While on the face of it the gilded halls of Prestigious Eastern U. had little to do with the Harlem ball scene, in my mind and the minds of my cohort of young queens of colour at PU, they were closer than one might have suspected (not the least of which were the connections some of our crowd had with the scene itself in New York). From the snap-pivot to language/argot to the centrality of dance and dance music to shade (learning and deploying) to reading to the highly conscious awareness of appearance and the power of verisimilitude, we were engaged in our own version of ballroom culture, the stakes of which would be as disastrous and tortured as what befell the Harlem voguers after their fifteen minutes of fame were up.

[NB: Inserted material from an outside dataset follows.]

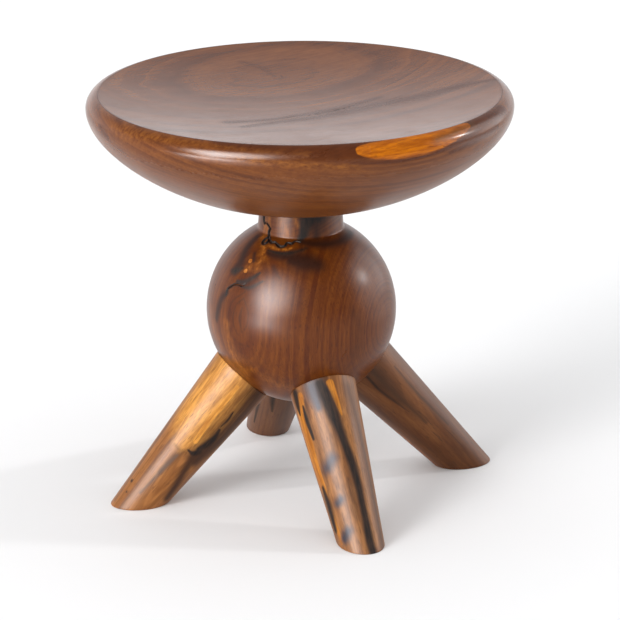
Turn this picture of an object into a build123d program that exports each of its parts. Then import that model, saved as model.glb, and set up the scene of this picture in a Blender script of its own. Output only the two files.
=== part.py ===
"""Turned wooden stool: a dished round seat on a short neck and a ball, carried by four splayed legs.

The ball and its neck are one turning. The seat stands on the neck, and each tapered leg has a
shoulder hollowed to the ball's own curve. Loose round dowels, fluted for glue, hold every joint.

Units are millimetres. +Z is up, and the origin is on the floor under the middle of the seat.
"""

import math
import os

from build123d import *

# Seat: a thick turned bowl blank with a shallow dish, a soft rim and a full belly
SEAT_HEIGHT = 430.0  # the crisp edge round the dish, above the floor
DISH_DEPTH = 14.0
ARRIS_RADIUS = 1.5  # rounds the dish's edge just enough to take off its sharpness
RIM_RADIUS = 216.0
RIM_WIDTH = 12.5  # from the dish's edge out to the widest part of the rim
RIM_DROP = 14.5  # and down to it
BELLY_HANDLE = 39.0  # curve handles: the longer one is, the fuller the belly at that end
UNDERSIDE_HANDLE = 72.0
LAND_HEIGHT = 317.0  # flat land under the seat, where the neck bears
LAND_MARGIN = 4.0  # the land's width outside the neck

# Ball and neck, turned from one block
BALL_RADIUS = 97.7
BALL_CENTRE_HEIGHT = 199.0
NECK_BASE_RADIUS = 44.0
NECK_TOP_RADIUS = 41.4
NECK_COVE_RADIUS = 3.0

# Legs: round tapers whose centre lines meet on the stool's axis, just above the ball's centre
LEG_AXES_HEIGHT = 206.0
LEG_SHOULDER_RADIUS = 33.8
LEG_FOOT_RADIUS = 23.3
SOLE_EASE = 1.2
SHOULDER_EASE = 0.6
# Each leg is bored by eye: (compass angle from +X, lean away from plumb), in degrees
LEG_BORING_ANGLE = {
    "front_left": (221.7, 40.5),
    "front_right": (318.6, 39.0),
    "back_right": (49.3, 42.0),
    "back_left": (130.3, 41.3),
}

# Loose dowels in bored sockets
LEG_DOWEL_RADIUS = 14.0
LEG_DOWEL_LENGTH = 68.0
SEAT_DOWEL_RADIUS = 18.0
SEAT_DOWEL_LENGTH = 86.0
DOWEL_CHAMFER = 2.0
GLUE_LINE = 0.1  # radial, between a dowel and its socket
SOCKET_END_GAP = 2.0  # beyond each end of a dowel, for surplus glue
FLUTE_SIDE = 1.6  # each flute is a vee: the corner of a square with this side
FLUTE_COUNT = 12


def leg_direction(compass, lean):
    """Unit vector along a leg's centre line, outwards and down."""
    level = math.sin(math.radians(lean))
    return Vector(
        level * math.cos(math.radians(compass)),
        level * math.sin(math.radians(compass)),
        -math.cos(math.radians(lean)),
    )


def shoulder_distance(lean):
    """How far along a leg's centre line, from the stool's axis, the ball's surface lies."""
    rise = LEG_AXES_HEIGHT - BALL_CENTRE_HEIGHT
    along = rise * math.cos(math.radians(lean))
    across = rise * math.sin(math.radians(lean))
    return along + math.sqrt(BALL_RADIUS**2 - across**2)


def leg_plane(compass, lean):
    """Plane square to a leg's centre line where it enters the ball, facing out along the leg."""
    direction = leg_direction(compass, lean)
    point = Vector(0, 0, LEG_AXES_HEIGHT) + direction * shoulder_distance(lean)
    tangent = Vector(-math.sin(math.radians(compass)), math.cos(math.radians(compass)), 0)
    return Plane(origin=point, x_dir=tangent, z_dir=direction)


def socket_depth(dowel_length):
    """Depth of each of the two sockets that share a dowel."""
    return dowel_length / 2 + SOCKET_END_GAP


def make_seat():
    """Seat, turned about Z, with the neck's dowel socket bored up into its land."""
    land_radius = NECK_TOP_RADIUS + LAND_MARGIN
    widest_height = SEAT_HEIGHT - RIM_DROP
    dish_radius = RIM_RADIUS - RIM_WIDTH
    with BuildPart() as seat:
        with BuildSketch(Plane.XZ) as profile:
            with BuildLine():
                TangentArc(
                    (0, SEAT_HEIGHT - DISH_DEPTH),
                    (dish_radius, SEAT_HEIGHT),
                    tangent=(1, 0),
                )
                TangentArc(
                    (RIM_RADIUS, widest_height),
                    (dish_radius, SEAT_HEIGHT),
                    tangent=(0, 1),
                )
                Bezier(
                    (RIM_RADIUS, widest_height),
                    (RIM_RADIUS, widest_height - BELLY_HANDLE),
                    (land_radius + UNDERSIDE_HANDLE, LAND_HEIGHT),
                    (land_radius, LAND_HEIGHT),
                )
                Line((land_radius, LAND_HEIGHT), (0, LAND_HEIGHT))
                Line((0, LAND_HEIGHT), (0, SEAT_HEIGHT - DISH_DEPTH))
            make_face()
            fillet(profile.vertices().sort_by(Axis.Y)[-1], ARRIS_RADIUS)
        revolve(axis=Axis.Z)
        with Locations(Plane(origin=(0, 0, LAND_HEIGHT), z_dir=(0, 0, -1))):
            Hole(SEAT_DOWEL_RADIUS + GLUE_LINE, socket_depth(SEAT_DOWEL_LENGTH))
    seat.part.label = "seat"
    return seat.part


def make_ball_and_neck():
    """Ball with its neck, bored for the seat's dowel and for the four leg dowels."""
    neck_base_height = BALL_CENTRE_HEIGHT + math.sqrt(BALL_RADIUS**2 - NECK_BASE_RADIUS**2)
    with BuildPart() as ball_and_neck:
        with BuildSketch(Plane.XZ):
            with BuildLine():
                ThreePointArc(
                    (0, BALL_CENTRE_HEIGHT - BALL_RADIUS),
                    (BALL_RADIUS, BALL_CENTRE_HEIGHT),
                    (NECK_BASE_RADIUS, neck_base_height),
                )
                Line((NECK_BASE_RADIUS, neck_base_height), (NECK_TOP_RADIUS, LAND_HEIGHT))
                Line((NECK_TOP_RADIUS, LAND_HEIGHT), (0, LAND_HEIGHT))
                Line((0, LAND_HEIGHT), (0, BALL_CENTRE_HEIGHT - BALL_RADIUS))
            make_face()
        revolve(axis=Axis.Z)
        neck_root = ball_and_neck.edges().filter_by_position(
            Axis.Z, neck_base_height, neck_base_height
        )
        fillet(neck_root.filter_by(GeomType.CIRCLE), NECK_COVE_RADIUS)
        with Locations(Plane.XY.offset(LAND_HEIGHT)):
            Hole(SEAT_DOWEL_RADIUS + GLUE_LINE, socket_depth(SEAT_DOWEL_LENGTH))
        for compass, lean in LEG_BORING_ANGLE.values():
            with Locations(leg_plane(compass, lean)):
                Hole(LEG_DOWEL_RADIUS + GLUE_LINE, socket_depth(LEG_DOWEL_LENGTH))
    ball_and_neck.part.label = "ball_and_neck"
    return ball_and_neck.part


def make_leg(name, compass, lean):
    """Turned and tapered leg: shoulder hollowed to the ball, sole cut level with the floor."""
    shoulder = leg_plane(compass, lean)
    # The ball's seam and poles are turned away from the leg, so that the hollow is one clean face
    ball = Plane((0, 0, BALL_CENTRE_HEIGHT), x_dir=-shoulder.z_dir, z_dir=shoulder.x_dir)
    floor_distance = LEG_AXES_HEIGHT / math.cos(math.radians(lean)) - shoulder_distance(lean)
    taper = (LEG_SHOULDER_RADIUS - LEG_FOOT_RADIUS) / floor_distance
    stock_above = LEG_SHOULDER_RADIUS  # blank left over at each end, before it is cut away
    stock_below = 2 * LEG_FOOT_RADIUS
    with BuildPart() as leg:
        with Locations(shoulder.offset(-stock_above)):
            Cone(
                bottom_radius=LEG_SHOULDER_RADIUS + taper * stock_above,
                top_radius=LEG_FOOT_RADIUS - taper * stock_below,
                height=stock_above + floor_distance + stock_below,
                align=(Align.CENTER, Align.CENTER, Align.MIN),
            )
        with Locations(ball):
            Sphere(BALL_RADIUS, mode=Mode.SUBTRACT)
        split(bisect_by=Plane.XY, keep=Keep.TOP)
        chamfer(leg.faces().sort_by(Axis.Z)[0].edges(), SOLE_EASE)
        hollow = leg.faces().filter_by(GeomType.SPHERE)
        chamfer(hollow.edges(), SHOULDER_EASE)
        with Locations(Plane(origin=shoulder.origin, z_dir=-shoulder.z_dir)):
            Hole(LEG_DOWEL_RADIUS + GLUE_LINE, socket_depth(LEG_DOWEL_LENGTH))
    leg.part.label = name
    return leg.part


def make_dowel(name, middle, radius, length):
    """Loose dowel with chamfered ends and straight glue flutes, centred on the plane middle."""
    with BuildPart() as dowel:
        with BuildSketch(middle.offset(-length / 2)):
            Circle(radius)
        extrude(amount=length)
        chamfer(dowel.edges().filter_by(GeomType.CIRCLE), DOWEL_CHAMFER)
        with BuildSketch(middle.offset(-length / 2)):
            with PolarLocations(radius, FLUTE_COUNT):
                Rectangle(FLUTE_SIDE, FLUTE_SIDE, rotation=45)
        extrude(amount=length, mode=Mode.SUBTRACT)
    dowel.part.label = name
    return dowel.part


pieces = [make_seat(), make_ball_and_neck()]
pieces.append(
    make_dowel("dowel_seat", Plane.XY.offset(LAND_HEIGHT), SEAT_DOWEL_RADIUS, SEAT_DOWEL_LENGTH)
)
for corner, (compass_angle, lean_angle) in LEG_BORING_ANGLE.items():
    pieces.append(make_leg(f"leg_{corner}", compass_angle, lean_angle))
    joint_plane = leg_plane(compass_angle, lean_angle)
    pieces.append(
        make_dowel(f"dowel_leg_{corner}", joint_plane, LEG_DOWEL_RADIUS, LEG_DOWEL_LENGTH)
    )

os.makedirs("parts", exist_ok=True)
for piece in pieces:
    export_step(piece, f"parts/{piece.label}.step")
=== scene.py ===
"""Dresses a turned hardwood stool: a dished seat, a ball with its neck, and four splayed legs.

Every turned piece is worked out as a fine closed surface that stands for its plain solid in the frame,
and gets polished, figured timber of its own. The dowels hidden in the joints keep their solids.

Units are metres, but the marks in the wood are written in degrees and millimetres. +Z is up, and the
origin is on the floor under the middle of the seat.
"""

import logging
import math
from dataclasses import dataclass, replace
from enum import Enum

import bpy
import numpy as np
from mathutils import Matrix, Quaternion, Vector


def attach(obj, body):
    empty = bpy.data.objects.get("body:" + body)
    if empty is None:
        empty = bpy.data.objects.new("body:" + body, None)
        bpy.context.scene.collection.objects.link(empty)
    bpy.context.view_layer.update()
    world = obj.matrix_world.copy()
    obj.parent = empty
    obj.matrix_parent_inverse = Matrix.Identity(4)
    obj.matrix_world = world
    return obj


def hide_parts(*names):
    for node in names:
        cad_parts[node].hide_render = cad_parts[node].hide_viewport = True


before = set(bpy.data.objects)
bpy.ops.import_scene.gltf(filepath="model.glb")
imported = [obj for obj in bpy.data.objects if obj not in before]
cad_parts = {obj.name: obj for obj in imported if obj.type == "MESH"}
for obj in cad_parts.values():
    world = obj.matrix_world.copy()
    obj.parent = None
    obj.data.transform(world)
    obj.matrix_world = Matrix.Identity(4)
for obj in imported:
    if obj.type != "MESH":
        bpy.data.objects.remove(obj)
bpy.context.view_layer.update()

Array = np.ndarray
Triple = tuple[float, float, float]
Colour = Triple  # linear red, green and blue
Pair = tuple[Colour, Colour]  # the deep and the bright end of a colour
Point = tuple[float, float]  # in a profile's plane: distance from the axis, then height
Socket = bpy.types.NodeSocket
log = logging.getLogger("stool")

BODY = "root"
UP = (0.0, 0.0, 1.0)
MILLIMETRES = 1000.0  # in a metre


# --------------------------------------------------------------------------------------------------
# Marks in the wood
# --------------------------------------------------------------------------------------------------


class Figure(Enum):
    """The kinds of mark that the timber shows, each held on a mesh as an attribute of this name."""

    UMBER = "umber"  # soft brown: dark wood, and in a few places painted shade
    HONEY = "honey"  # mottled golden zone: the wood's own, and in a few places painted light
    AMBER = "amber"  # clear orange sapwood with a crisp edge
    SLATE = "slate"  # blue-grey stain
    INK = "ink"  # near-black streak
    CRACK = "crack"  # opening that goes into the surface


UMBER, HONEY, AMBER, SLATE, INK, CRACK = Figure  # short names, for the lists of marks

SAMPLES_PER_SPAN = 9
NO_MARK = -1.0
LEAST_HALF_WIDTH = 1e-4
LEAST_LENGTH2 = 1e-12  # stands for the squared length of a span between two equal points
STAIN_REACH = 0.0006  # how far the dark wood beside a crack goes past it
STAIN_STRENGTH = 1.15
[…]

The strange refraction of race and class and gender through education and privilege and identification was a process that resulted in a lot of damage, but drew some of closer to those we had “left behind” while driving others away, towards a peculiar expression of assimilation. While our str8 compatriots either bought into the promise of non-offensive racial identity ("incognegro") or alternatively festishised Malcolm X and began wearing leather amulets with images of Africa on them, "the children" (New York slang for LGBT folks of colour) were listening to Shep Pettibone and Kraftwerk, dancing, and shopping. We were accused, as the voguers of Paris is Burning, of not taking our political responsibilities seriously. However, the real difference was between methodologies of activism, one of insouciant joy versus banal sobriety, irony versus deadly dull seriousness. Being gay and of colour meant, at least in the eighties and at least for myself and the people I knew, recognising one’s essential alterity from standard notions of race and community, and struggling to figure out a way to accommodate such differences in one’s life and politics in an engaged way, a process central as well to the ballroom scene. We children were interested not in returning to ancient origins or, alternatively, the sixties, but in living in the moment as creatures of modernity and the city, in creating new communities that acknowledged who we were.
For my summer class, I screened Paris is Burning, and Prancilla came to class that night to discuss the film with students. I don’t remember the nature of the conversation, but what I do remember is the joy of discussing this moment with my doublegood girlfriend Prancilla, and the connection and bond between us that it spoke to, both as viewers and gay men of colour. How, in some ways, and in a manner very different from, say, Tongues Untied, Paris is Burning was a cinematic expression of ourselves and the moment of our emergence as gay men of colour, playful and ironic and pissed off at the world and fabulous and full of attitude. Willi Ninja, along with the other queens on Livingston’s celluloid, speaks to us and through us, and is thankfully forever preserved in his brilliance and temporality.
I mourn tonight Willi Ninja, another sister passed on, a true legend, a talented and accomplished artist. I’m going to put on a little SalSoul and Larry Levan, sit back, have a smoke, and think of Willi, Angie, Dorian, and all the other great LGBT legends who have made us who and what we are, who form on some essential level part of ourselves.
Pop, dip, and spin, girl! Work it, Miss Thang!
Through memory we honour their presence and contribution and keep them, and ourselves, alive.